Angst re SS27
SS27 lived with us during the first five years of DH and I married life (married 10 years). It was as an extremely stressful time since SS did not work, had no chores and blew all opportunities we gave him to get a life. He spent less than a year in college out of high school and dropped out. DH is stuck with a huge loan he signed for.
DH finally stuck to a deadline for him to move out and he couch surfed with his mother then aunt.
We retired and moved out of state to be near SS30 who is married. Not even a month later SS27 moved here too and in with that brother. He was working part time and I insisted to DH that he pay a minimal amount towards his loan.

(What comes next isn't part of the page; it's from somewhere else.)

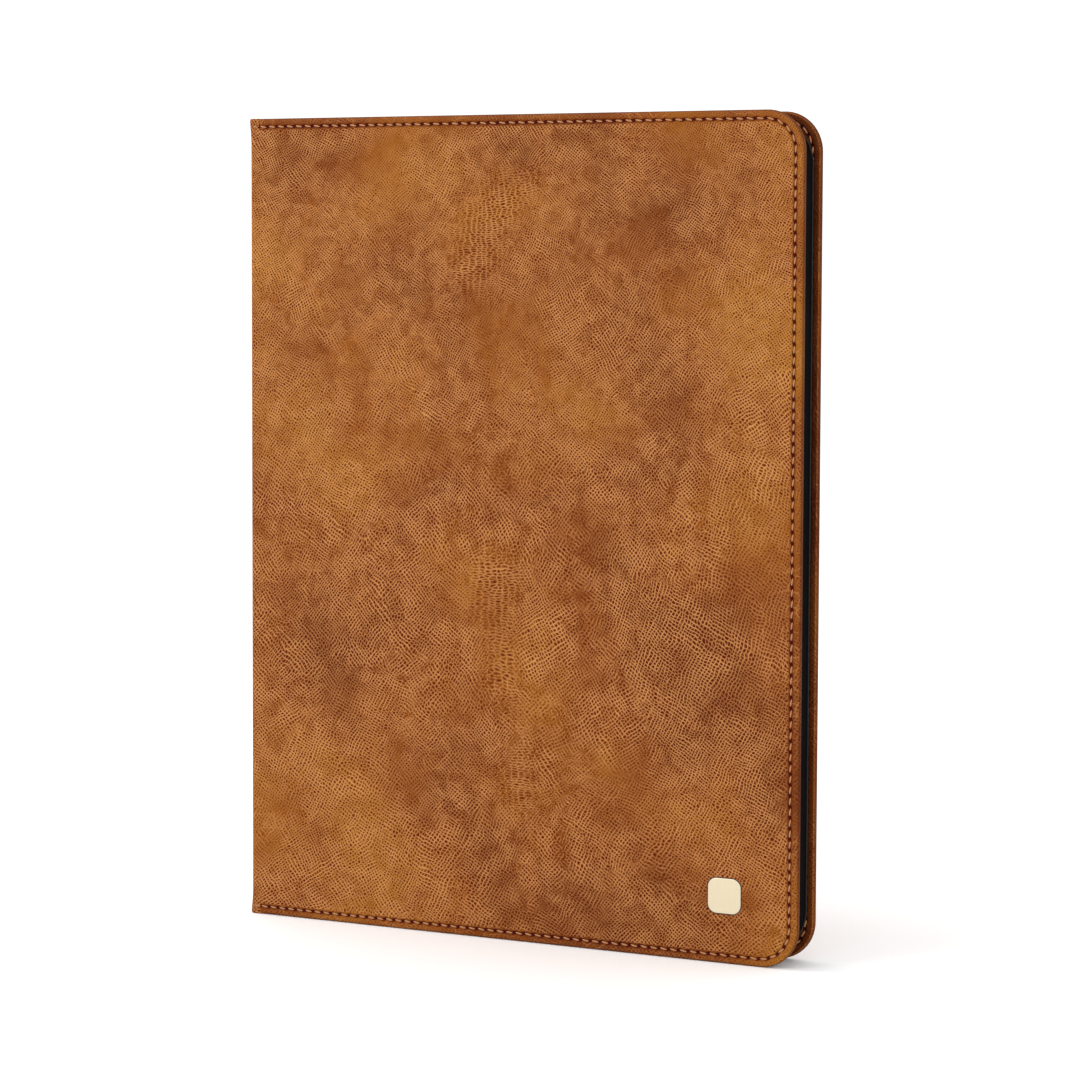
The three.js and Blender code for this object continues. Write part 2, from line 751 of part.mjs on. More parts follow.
function circuitBoards() {
  const middle = (mainboard.z0 + mainboard.z1) / 2;
  const quarter = MAINBOARD_WIDTH / 4;
  const half = HALL_SENSOR / 2;
  const sensorX = mainboard.x0 + quarter + PROCESSOR_SHIELD;
  const switchTop = reader.z1 - HOUSING_WALL - BUTTON_FLANGE - BUTTON_TRAVEL - PART_GAP;
  add(
    "mainboard",
    block(mainboard.x0, mainboard.x1, boardFront, boardRear, mainboard.z0, mainboard.z1),
    material.circuit,
  );
  add(
    "processor_shield",
    shieldCan(mainboard.x0 + quarter, middle, PROCESSOR_SHIELD),
    material.shield,
  );
  add("radio_shield", shieldCan(mainboard.x1 - quarter, middle, RADIO_SHIELD), material.shield);
  add(
    "hall_sensor",
    block(
      sensorX - half,
      sensorX + half,
      boardFront - SHIELD_HEIGHT / 2,
      boardFront,
      middle - half,
      middle + half,
    ),
    material.black,
  );
  add(
    "button_switch",
    block(
      buttonX - SWITCH_WIDTH / 2,
      buttonX + SWITCH_WIDTH / 2,
      boardFront - BUTTON_WIDTH,
      boardFront,
      switchTop - SWITCH_DEPTH,
      switchTop,
    ),
    material.aluminium,
  );
}

function powerButton() {
  const half = BUTTON_LENGTH / 2;
  const width = BUTTON_WIDTH / 2;
  const wall = reader.z1 - HOUSING_WALL - PART_GAP;
  const cap = block(
    buttonX - half,
    buttonX + half,
    buttonY - width,
    buttonY + width,
    wall - BUTTON_FLANGE,
    reader.z1 + BUTTON_PROUD,
  );
  const flange = block(
    buttonX - half - BUTTON_FLANGE_REACH,
    buttonX + half + BUTTON_FLANGE_REACH,
    buttonY - width - BUTTON_FLANGE_REACH,
    buttonY + width - BUTTON_GAP,
    wall - BUTTON_FLANGE,
    wall,
  );
  add("power_button", join(cap, flange), material.housing);
}

function portBoardAndFlex() {
  const z0 = reader.z0 + PORT_BOARD_FROM_TAIL;
  const z1 = z0 + PORT_BOARD_HEIGHT;
  const half = PORT_BOARD_WIDTH / 2;
  const board = block(readerCentre - half, readerCentre + half, boardFront, boardRear, z0, z1);
  const outer = readerCentre - BATTERY_WIDTH / 2 - FLEX_WIDTH * 2;
  const inner = outer + FLEX_WIDTH;
  const head = mainboard.z0 + FLEX_WIDTH;
  const flex = new THREE.Shape();
  flex.moveTo(outer, z1 - FLEX_WIDTH);
  flex.lineTo(readerCentre - half + FLEX_WIDTH, z1 - FLEX_WIDTH);
  flex.lineTo(readerCentre - half + FLEX_WIDTH, z1);
  flex.lineTo(inner, z1);
  flex.lineTo(inner, mainboard.z0);
  flex.lineTo(mainboard.x0 + FLEX_WIDTH, mainboard.z0);
  flex.lineTo(mainboard.x0 + FLEX_WIDTH, head);
  flex.lineTo(outer, head);
  add("port_board", board, material.circuit);
  add("port_flex", slab(flex, boardFront - FLEX_THICKNESS, boardFront), material.copper);
}

function chassisScrews() {
  screwPlaces().forEach(([x, z], i) => {
    const seat = displayRear;
    const near = seat - SCREW_HEAD_HEIGHT;
    const body = join(
      bar(SCREW_HEAD, near, seat, x, z),
      bar(SCREW_SHANK, seat - SCREW_HEAD_HEIGHT / 2, seat + SCREW_LENGTH, x, z),
    );
    const recess = bar(SCREW_RECESS, near - OVERCUT, near + SCREW_RECESS_DEPTH, x, z, HEX_SIDES);
    add(`chassis_screw_${i + 1}`, cut(body, recess), material.shield);
  });
}

frontCover();
spine();
backCover();
trayAndBond();
add("rear_housing", rearHousing(), material.housing);
add("mid_frame", midFrame(), material.aluminium);
displayStack();
battery();
circuitBoards();
powerButton();
portBoardAndFlex();
usbPort();
chassisScrews();

export default folio;
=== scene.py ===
"""Looks for the e-reader in its leather book cover. Metres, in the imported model's frame."""

import math

import bmesh
import bpy
from mathutils import Matrix, Vector, noise


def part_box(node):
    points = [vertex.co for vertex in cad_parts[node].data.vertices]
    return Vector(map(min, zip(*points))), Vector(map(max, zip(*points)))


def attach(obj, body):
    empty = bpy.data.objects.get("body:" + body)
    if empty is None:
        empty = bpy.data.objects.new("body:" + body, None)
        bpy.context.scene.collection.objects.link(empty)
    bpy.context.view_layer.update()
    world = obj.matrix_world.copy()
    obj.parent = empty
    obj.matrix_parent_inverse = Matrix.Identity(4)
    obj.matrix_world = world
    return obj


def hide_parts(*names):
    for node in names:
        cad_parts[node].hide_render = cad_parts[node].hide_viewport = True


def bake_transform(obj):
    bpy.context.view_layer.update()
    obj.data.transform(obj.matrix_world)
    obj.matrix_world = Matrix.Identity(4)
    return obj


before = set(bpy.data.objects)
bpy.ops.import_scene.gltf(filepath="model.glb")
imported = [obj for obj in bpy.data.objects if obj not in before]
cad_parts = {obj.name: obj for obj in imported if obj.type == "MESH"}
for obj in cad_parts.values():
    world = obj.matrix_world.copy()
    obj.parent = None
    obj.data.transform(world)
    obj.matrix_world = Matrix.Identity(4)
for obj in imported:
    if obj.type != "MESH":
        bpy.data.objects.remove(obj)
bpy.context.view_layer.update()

MM = 0.001

# Camera: its angle and distance, and what it looks at from the middle of the footprint
CAMERA_AZIMUTH = 26.045
CAMERA_ELEVATION = 3.82
CAMERA_ROLL = 0.215
CAMERA_DISTANCE = 979.6 * MM
CAMERA_TARGET = Vector((4.7, 0, 143.24)) * MM
CAMERA_LENS = 106.67
CAMERA_SENSOR = 36
CAMERA_SHIFT_DOWN = 0.06

# Studio: strength of the white world, then each light's name, place, size and watts
WORLD_STRENGTH = 1.12
LIGHTS = (
    ("key", (-0.55, -0.95, 0.75), 0.6, 2.5),
    ("grain_light", (-0.5, -0.2, 0.9), 0.25, 2),
)
FLOOR_HALF = 4

# Leather covers; undulations to a metre
CORNER_RADIUS = 12 * MM
TURN_IN = 5.4 * MM
EDGE_ROLL = 1.15 * MM
EDGE_CROWN = 0.1 * MM
LEATHER_UNDULATION = 0.05 * MM
UNDULATIONS = 38
LEDGE = 0.8 * MM

# Grain of the hide: cells to a metre, where its level creases cross, how it tightens upwards,
# and how dark and red the leather turned in to the inside is painted; its darkness is painted
# shade
GRAIN = 1060
NECK_AT = 0.008
FINER_HEAD = 1.28
FINER_ABOUT = 0.2
GRAIN_RELIEF = 0.14 * MM
TURNED_PAINTED_SHADE = 0.42
TURNED_RED = 0.25

# Seam: its holes, its thread, and the part of a stitch that lies on a fold
PITCH = 3.25 * MM
STATIONS_PER_STITCH = 3
SEAM_INSET = 2.6 * MM
SEAM_DIP = 0.14 * MM
HOLE_DIP = 0.34 * MM
THREAD_RADIUS = 0.26 * MM
THREAD_SIDES = 8
STITCH_RINGS = 7
STITCH_SLANT = 0.3 * MM
STITCH_DIVE = 0.42 * MM
STITCH_ARCH = 0.49 * MM
FOLD_STITCH = 0.72
NO_SEAM = (0, 9)

# Folds, and the strips of leather and lining that cover them and the spine
FOLD_RADIUS = 1.2 * MM
FOLD_LEATHER = 1.0 * MM
FOLD_LINING = 0.4 * MM
END_FLARE = 0.55 * MM
END_FLARE_REACH = 7 * MM
END_ROLL = 0.9 * MM
END_SETBACK = 0.35 * MM
STRIP_ROLL = 0.25 * MM
STRIP_ROWS = 24
LAYER_GAP = 0.02 * MM

# Badge and bond
BADGE_RADIUS = 2.8 * MM
SEAT_WIDTH = 0.3 * MM
BOND_RADIUS = 13.7 * MM
BOND_BULGE = 0.1 * MM

front_lo, front_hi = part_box("front_leather")
spine_lo, spine_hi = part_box("spine_leather")
lining_lo, lining_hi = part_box("front_lining")
spine_board_lo, spine_board_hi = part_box("spine_board")
bond_lo, bond_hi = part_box("tray_bond")
badge_lo, badge_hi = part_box("badge_plate")

HEIGHT = front_hi.z
X_SPINE = spine_lo.x
X_FORE = front_hi.x
Y_FRONT = front_lo.y
Y_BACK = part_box("back_leather")[1].y
COVER = front_hi.y - front_lo.y
FOLD_ZONE = lining_lo.x - X_SPINE - 0.15 * MM
X_COVER = X_SPINE + FOLD_ZONE
SPINE_EDGE = spine_board_lo.y - Y_FRONT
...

Just learned yesterday from SS30 and wife who came to dinner that they may be moving to another state due to a job opportunity. I asked what SS27 will do and got shoulder shrugs. I had also asked if SS27 was working yesterday since he was invited to dinner too and got a strange look and an I don’t know.
DH has given me his phone code and I haven’t looked in years but just felt something was up.
Sure enough SS27 quit his job.
So I was the only one who didn’t know this.
SS27 is very needy and I’m hoping he moves away too. He recently messaged DH in a panic that the toilet was overflowing and he didn’t know what to do. I was happy to read DH say to call Rooter Rooter. I’m sure DH was expected to run over there 1/2 hour away. He has no problem asking DH to pick him up and bring him to work when his truck isn’t working and DH does and says he doesn’t mind.
Why do you think DH didn’t tell me SS quit? Makes me feel he hides other stuff as well. Not feeling good about our relationship right now.
Thanks for reading. Any helpful advice is welcome.
He didn't tell you because he
He didn't tell you because he's embarrassed about it.
Really, I'd not touch this one. As long as SS doesn't end up back in your house and DH isn't handing over gobs of cash, it's not worth stressing over. SS will either grow into a responsible adult, or he won't. But he needs to make his own decisions.
I know about having a needy SS. Mine didn't grow up until DH stopped enabling him right into self-medication (SS, not DH). DH's tendency is still to rescue him, but SS needs that less and less. I hope your SS wakes up and figures out that taking care of himself and his own business is what a man does.
This is very helpful! Thank
This is very helpful! Thank you!
I'll be honest. I never
I'll be honest. I never expected DH to tell me when SS got fired or evicted. I don't know that he ever quit. I'd just randomly hear that SS was living/working someplace new. But I also never worried about SS showing up on my doorstep. I did not get involved at all in whether he had a job or a place to live. But my SS is a total bottom feeder.
SS is now in his early 30s and lives with a woman who has a house. They have a baby together so maybe she will keep him. None of my concern. I stay out of his life totally.
DH knows I won’t be open to
DH knows I won’t be open to SS staying with us, even for one day! But I still worry. I wish SS would find someone too but he has a new girlfriend every few months. Hasn’t worked out for him, not surprisingly. Thank you for responding!
Believe me, you don't want to
Believe me, you don't want to be in the know about all of ss's escapades because if you are you'll likely be expected to do something about it. ss30 is probably really moving to another state to shed his parasite brother. I'm with the other ladies, stay out of it and make sure ss27 stays out of your house!
Remember that you're DH's wife not ss's nursemaid. Let DH change his man diapers if he wants to but your job is to attend to your own happiness and your marriage.
You are spot on. Your support
You are spot on. Your support really helps. Thank you!
You are spot on. Your support
You are spot on. Your support really helps. Thank you!